Alanna drew up our Earth’s evolutionary timeline, the mass extinctions, and the changing pH scale of our ocean. In 1750, our oceans measured a pH of 8.20 compared that to today at 8.05. By 2050, the pH measurements are predicted to be 7.70. It’s a worry, since pH readings are measured on an exponential scale – in other words, the ocean has not been this acidic for 65 million years. She quotes Tim Flannery, a climate scientist, who believes we are cataloguing the last days of life on Earth as we know it. We are heading towards a mass extinction. Paleaotologists suggest planet Earth has experienced at least five mass extinctions. The dying of the dinosaurs 65 million years ago is famously known, however, it is the Permian extinction 252 million years that is referred to as “the great dying’, with 95% of species becoming extinct. We can only summarise the future fate of our blue planet.
One interesting part of her talk was more personal and reflective. With her growing concern to enlighten the world and to take action; equally the pressure and responsibility grows insurmountable. What does she do after a period of frustration, guilt and despair – she decides to forgive herself and to acknowledge the pain and suffering. It’s a release of energy and a test of courage to gain wisdom. She raises the questions – “how to move on and how do we make redemption?” Ultimately, we forgive each other and our species. Perhaps this will lead to the next wave in our evolution, in order to thrive. It’s the essence of Darwin’s theory.

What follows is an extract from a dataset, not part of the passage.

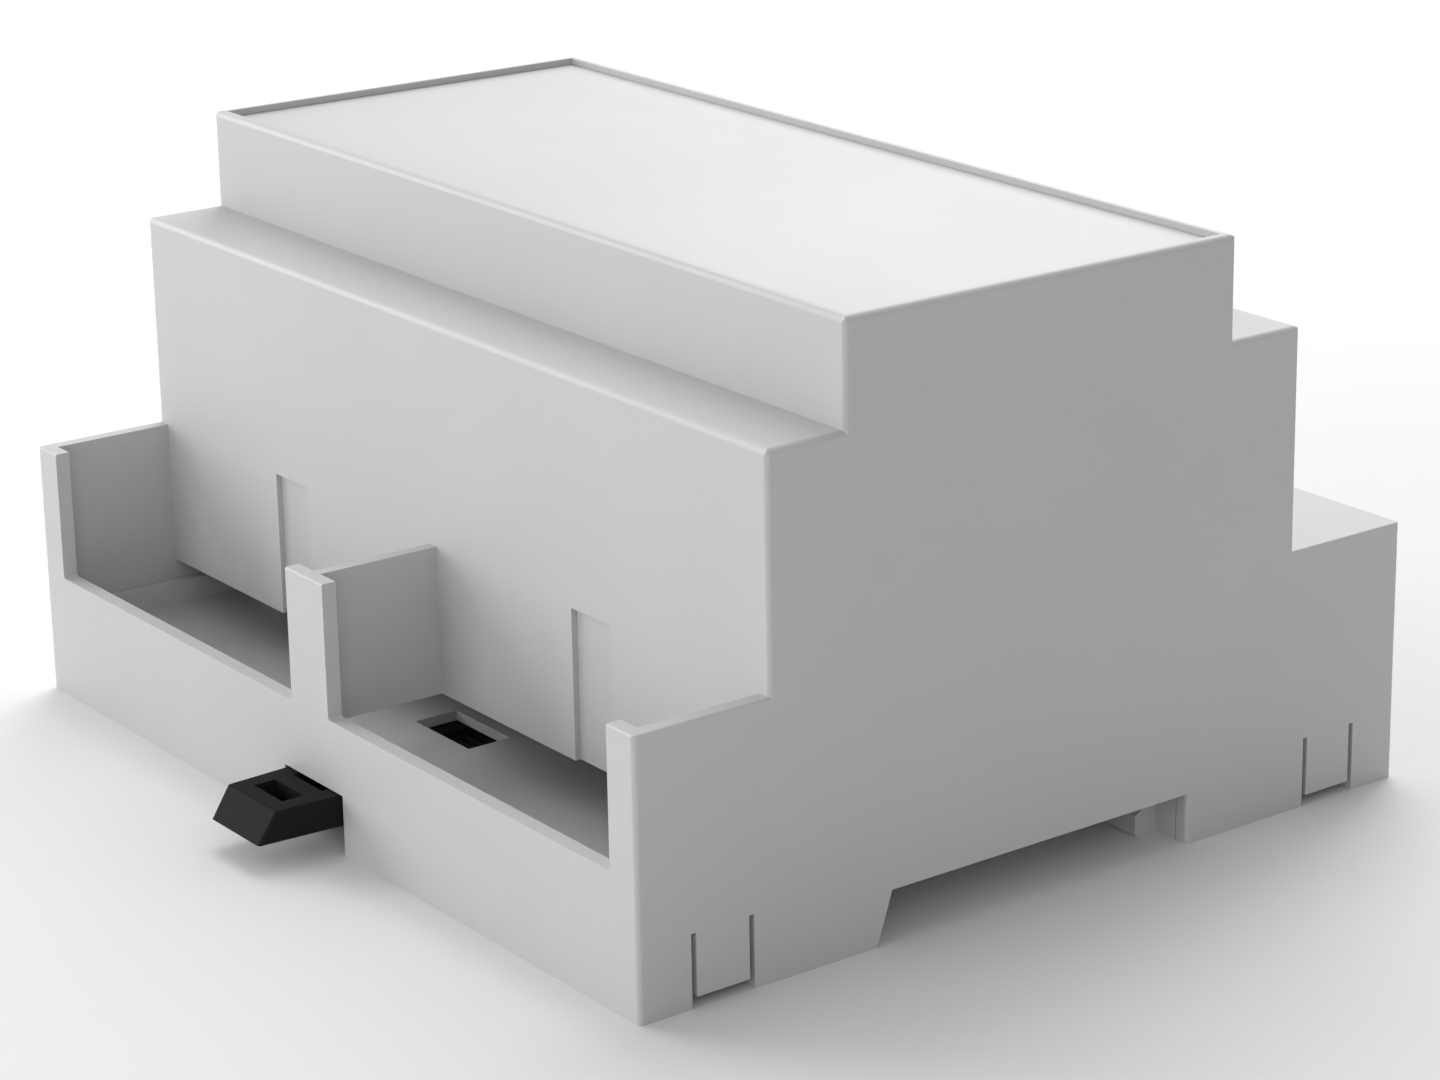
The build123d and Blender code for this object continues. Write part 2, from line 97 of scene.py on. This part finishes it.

Science has been telling the story of climate change for some time. It’s now time to write a new ending – a new tale. Alanna acknowledges we need support from governments and policy changes to transform systems in our society. Population pressures are profound – but it’s also a carbon issue. Alanna is asked the question from the audience about her experience with women scientists. She acknowledges women are very generous – “they are committed and they are passionate”. We need many people to take this stance.